Gnocchi with Brown Butter and Sage (inspired by a post from Morsels & Musings)

3 tbsp butter
10-20 sage leaves removed from the stem
1 package dried gnocchi, cooked according to package directions
1/4 cup freshly grated Parmesan cheese
1/2 sugar
Pinch of salt
Pinch of pepper
Pinch of cinnamon

  1. Place butter into a frying pan over medium heat.
  2. Cook until melted then add sage leaves to pan.
  3. Cook butter and sage leaves for 4-5 minutes or until sage leaves are crisp and butter has turned a medium nut-brown colour.
  4. Season with salt, pepper, sugar and cinnamon.
  5. Pour sauce over gnocchi and toss to coat.
  6. Sprinkle with Parmesan and serve immediately.

Tuesday, November 3, 2009

Victoria Gastro Pub,Tapas Teatro and Issei Noodle

Last week we went down to Baltimore (twice) to my parents and to go to the Jewel concert. The concert was fabulous (the parking was a different story). On Sunday, with my parents, we went to a restaurant in Ellicott City called Victoria Gastro Pub. It was amazing! Compared to some of the restaurants where we live, it was a nice change. The menu changes monthly but we had clams casino flatbread, lobster grilled cheese, honeycrisp apple salad (not really worth it), oysters on the half shell (I didn't partake but they seemed to enjoy them), fried oysters, duck fat fries, veal tenderloin with scallops and fresh corn relish, crab cake, crispy duck breast with sweet potatoes, venison leg with chard and a parsnip puree, lemon basil mojito, and a pom margarita. I think I could have died happy after that meal. Literally I loved almost everything I tasted.

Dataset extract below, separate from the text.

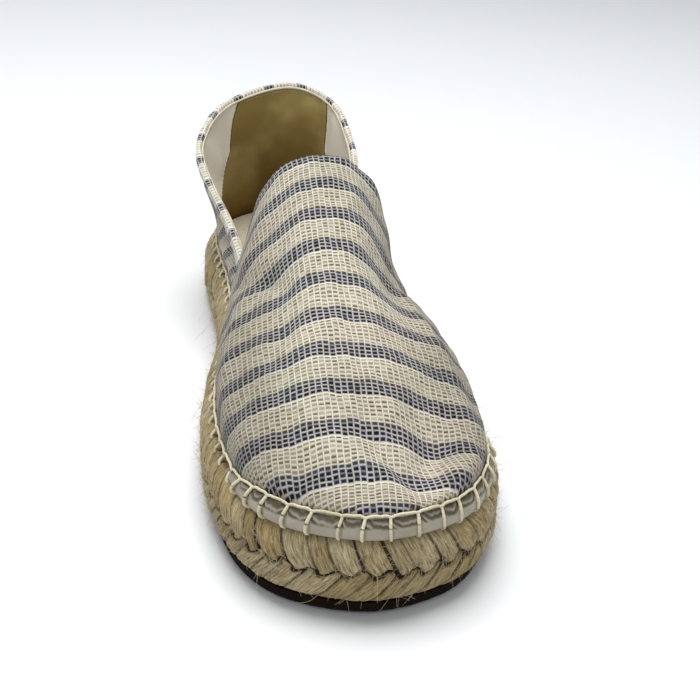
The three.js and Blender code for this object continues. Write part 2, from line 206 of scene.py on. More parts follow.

Last Tuesday before the concert we back to Tapas Teatro. I had one of my favorite birthday dinners there with my parents and I really wanted to go back with J. Their menu also changes regularly. The restaurant is connected to the Charles Theatre and you can even take your drinks to go into the theatre. It's a very small place but on a weeknight we were able to snag a table. I think J ended up having a good time. There was even one tapa he liked so much that he ordered a second one as soon as he had finished the first. Here is the list of tapas we ordered and whether or not I would get it again.
Pea Fritters-no
Manchego fried with honey truffle oil-no
Camarones fritto-maybe
Molasses Soaked Salmon-yes! (this was my favorite)
Spicy Chicken Croquetas-yes!
Pinchos Morunos-J ordered 2!
Grilled lamb chops with rhubarb bbq sauce-yes

We also had a glass of sangria and a bottle of Hornsby Cider, both of which were very tasty and the chocolate Royale for dessert, which was kind of a waste but I really wanted something sweet. I always seems to forget to photograph my food in restaurants (maybe because I think it is a little tacky) so I have no pictures but take my word for it, DELICIOUS.

Lastly we were trying to find something interesting to eat last weekend (J had it in his head he wanted to eat BIG GAME, really big like a lion or tiger. I had to remind him it was illegal and offensive but he proceeded to search anyway.) We ended up at the noodle place in Carlisle, PA, Issei Noodle. We really like it there, despite some of the reviews. It's a family run business with very few people working and the only waitress in the evening is the owner/chef's daughter so you have to be willing to lose a bit on service to enjoy the food. Plus it's a noodle place, not a white tablecloth establishment, so some of the online reviewers should calm down a little bit.

This week I decided to go out side my comfort zone (I almost always get the Okinawa Yaki #14). I finally broke down and ordered the Beef Pho. Make sure you order the bean sprout side, it doesn't come automatically-probably because it is hard to get PA residents to try new things. J got the usual #13 Yaki Udon subbing ramen for the udon noodles. I recommend 14 or 8 or maybe 13 and 11 (I think) is also good.